Sócrates, Zico, Falcao, Júnior y Óscar aún disputarían otro Mundial con la canarinha, el de México 86, pero la derrota del 82 había hecho daño en Brasil, que apostó 4 años más tarde por un fútbol un poco más práctico y menos preciosista con sus estrellas del 82 ya en la recta final de sus carreras. Al final, el resultado fue el mismo, pero sin gloria ni recuerdo, porque Brasil cayó en la tanda de penaltis ante la Francia de Platini, otra vez en cuartos de final.

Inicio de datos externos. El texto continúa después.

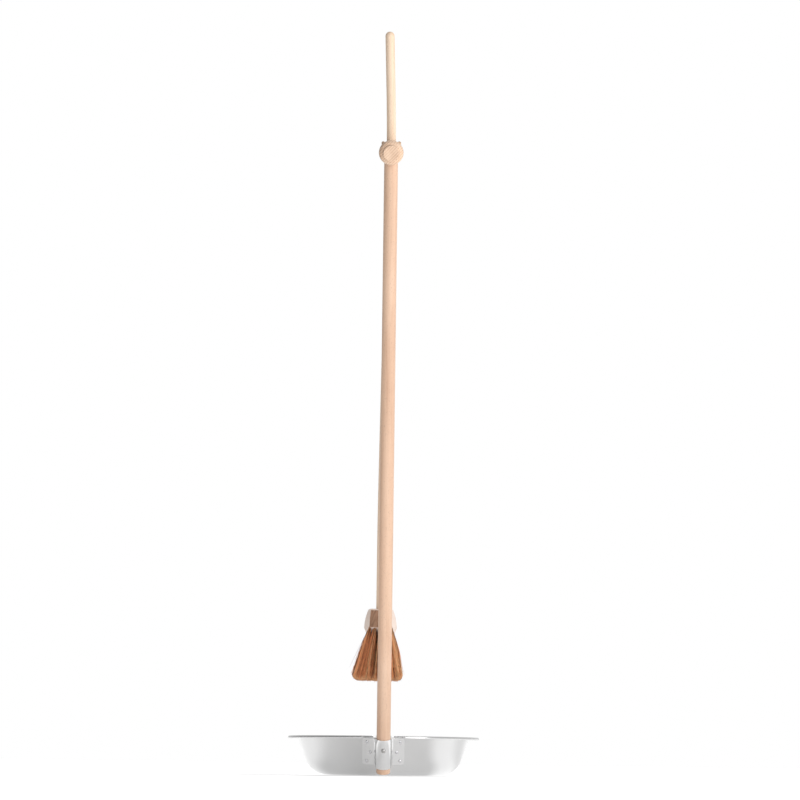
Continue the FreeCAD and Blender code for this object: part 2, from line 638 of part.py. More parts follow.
def tuft_hole(row_x, index):
    root, tip = tuft_line(row_x, index)
    inward = (root - tip).normalize()
    return Part.makeCylinder(TUFT_HOLE_RADIUS, TUFT_HOLE_DEPTH + TUFT_HOLE_LEAD,
                             root - inward * TUFT_HOLE_LEAD, inward)


def brush_block():
    block = block_blank()
    holes = [tuft_hole(row_x, index) for row_x in ROW_ROOTS for index in range(TUFTS_PER_ROW)]
    block = block.cut(Part.makeCompound(holes))
    stick_bore = bowed_rod(BRUSH_STICK_RADIUS + GLUE_GAP)[0]
    tilted = to_head(block).cut(from_stick_frame(stick_bore))
    return tilted.cut(block_screw_solid(0.0))


def block_screw_solid(shrink):
    """Countersunk screw from the block's near end, up into the foot of the stick."""
    start = Vector(HEAD_X, BLOCK_NEAR_Y, BLOCK_BOTTOM + 0.42 * BLOCK_HEIGHT)
    radius = BLOCK_SCREW_RADIUS - shrink
    shank = Part.makeCylinder(radius, BLOCK_SCREW_LENGTH, start, Y_AXIS)
    head = Part.makeCone(BLOCK_SCREW_HEAD_RADIUS - shrink, radius, 2.2, start, Y_AXIS)
    return to_head(fused([shank, head]))


def tuft_row(row_x):
    """One row of bristle bundles, each a slim cone that widens to its tip."""
    tufts = []
    for index in range(TUFTS_PER_ROW):
        root, tip = tuft_line(row_x, index)
        inward = (root - tip).normalize()
        heel = root + inward * (TUFT_HOLE_DEPTH - 1.2)
        length = (tip - heel).Length
        tufts.append(Part.makeCone(TUFT_ROOT_RADIUS, TUFT_TIP_RADIUS, length, heel, inward * -1))
    return to_head(Part.makeCompound(tufts))


def tuft_staples():
    """Wire staple across the bottom of every tuft hole."""
    staples = []
    for row_x in ROW_ROOTS:
        for index in range(TUFTS_PER_ROW):
            root, tip = tuft_line(row_x, index)
            inward = (root - tip).normalize()
            across = Y_AXIS.cross(inward).normalize()
            centre = root + inward * (TUFT_HOLE_DEPTH - 0.6)
            staples.append(Part.makeCylinder(STAPLE_RADIUS, STAPLE_LENGTH,
                                             centre - across * (STAPLE_LENGTH / 2), across))
    return to_head(Part.makeCompound(staples))


def main():
    os.makedirs("parts", exist_ok=True)
    save(pan_shell(), "pan_shell")
    save(socket_bracket(), "socket_bracket")
    save(bracket_rivets(), "bracket_rivets")
    save(socket_screw(), "socket_screw")
    save(pan_stick(), "pan_stick")
    save(knob(), "knob")
    save(from_stick_frame(knob_pin_rod(0.05)), "knob_pin")
    save(spindle(), "spindle")
    save(thrust_washers(), "thrust_washers")
    save(holder_clip(), "holder_clip")
    save(brush_stick().cut(block_screw_solid(0.0)), "brush_stick")
    save(from_stick_frame(hanging_pin_rod(0.02)), "hanging_pin")
    save(brush_block(), "brush_block")
    save(block_screw_solid(0.05), "block_screw")
    for number, row_x in enumerate(ROW_ROOTS, 1):
        save(tuft_row(row_x), "tufts_row_" + str(number))
    save(tuft_staples(), "tuft_staples")


main()
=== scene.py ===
"""Dust pan and brush set: looks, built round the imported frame. Metres, +Z up, +Y out of the pan's mouth."""
import json
import math
import random

import bpy
import numpy as np
from mathutils import Matrix, Vector


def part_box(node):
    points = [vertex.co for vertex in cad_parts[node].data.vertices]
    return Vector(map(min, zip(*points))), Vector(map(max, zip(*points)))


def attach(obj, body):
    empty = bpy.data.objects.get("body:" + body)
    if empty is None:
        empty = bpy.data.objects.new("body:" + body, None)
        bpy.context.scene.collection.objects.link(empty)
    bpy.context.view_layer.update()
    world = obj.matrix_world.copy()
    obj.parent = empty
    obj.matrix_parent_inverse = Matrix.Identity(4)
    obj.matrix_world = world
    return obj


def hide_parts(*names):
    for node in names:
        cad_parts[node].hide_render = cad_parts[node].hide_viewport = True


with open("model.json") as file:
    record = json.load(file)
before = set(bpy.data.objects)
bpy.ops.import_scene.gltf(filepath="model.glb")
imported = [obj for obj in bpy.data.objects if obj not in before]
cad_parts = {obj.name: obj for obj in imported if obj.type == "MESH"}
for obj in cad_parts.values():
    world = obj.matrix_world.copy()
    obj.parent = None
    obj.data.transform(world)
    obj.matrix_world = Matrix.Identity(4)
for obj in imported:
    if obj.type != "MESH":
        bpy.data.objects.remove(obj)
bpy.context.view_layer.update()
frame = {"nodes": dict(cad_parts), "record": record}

MM = 0.001
SEED = 581

# ------------------------------------------------------------------ places taken from the frame

swivel = next(joint for joint in frame["record"]["behaviour"]["joints"]
              if joint["name"] == "holder_swivel")
AWAY = Vector(swivel["axis"]).normalized()
SWIVEL_AT = Vector(swivel["pos_m"])
LEAN = math.atan2(AWAY.z, AWAY.y)
ALONG = Vector((0, -math.sin(LEAN), math.cos(LEAN)))
STICK_FLOOR = SWIVEL_AT - ALONG * (SWIVEL_AT.z / ALONG.z)
STICK_MATRIX = Matrix.Translation(STICK_FLOOR) @ Matrix.Rotation(LEAN, 4, "X")
SWIVEL_S = (SWIVEL_AT - STICK_FLOOR).length

PAN_HIGH = Vector(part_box("pan_shell")[1])

SHEET = 1.0 * MM
BASE_RADIUS = 96.7 * MM
CORNER_RADIUS = 38.0 * MM
WALL_TOP = 62.0 * MM
RIM_BEND = 3.0 * MM
RIM_RADIUS = PAN_HIGH.x
LIP_RADIUS = 2.5 * MM
LIP_DEPTH = 4.6 * MM
MOUTH_Y = PAN_HIGH.y
NOTCH_HALF_WIDTH = 35.5 * MM
NOTCH_BOTTOM = 50.0 * MM
NOTCH_STUB = 4.5 * MM
TUBE_NOTCH_HALF_WIDTH = 17.2 * MM
WALL_FOOT_RADIUS = BASE_RADIUS + CORNER_RADIUS * math.cos(LEAN)
WALL_FOOT_HEIGHT = CORNER_RADIUS * (1 - math.sin(LEAN))
WALL_TOP_RADIUS = WALL_FOOT_RADIUS + (WALL_TOP - WALL_FOOT_HEIGHT) * math.tan(LEAN)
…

Zico jugó 71 partidos con la selección brasileña y anotó 48 goles. Sócrates disputó un total de 60 partidos con la canarinha. Y marcó 22 tantos. Nunca ganaron nada con la verdeamarelha. Bueno, se ganaron el recuerdo eterno, que es muchísimo más. El hermano de Sócrates, Raí, sin ir más lejos, fue un magnífico jugador también. Ídolo en el Sao Paulo y el París Saint Germain. Y fue campeón del mundo con la canarinha en Estados Unidos en 1994. Pero todos recuerdan mucho más a Sócrates y a Zico y a la fabulosa selección del 82. Ésa que nunca ganó nada por culpa de la Tragedia de Sarriá.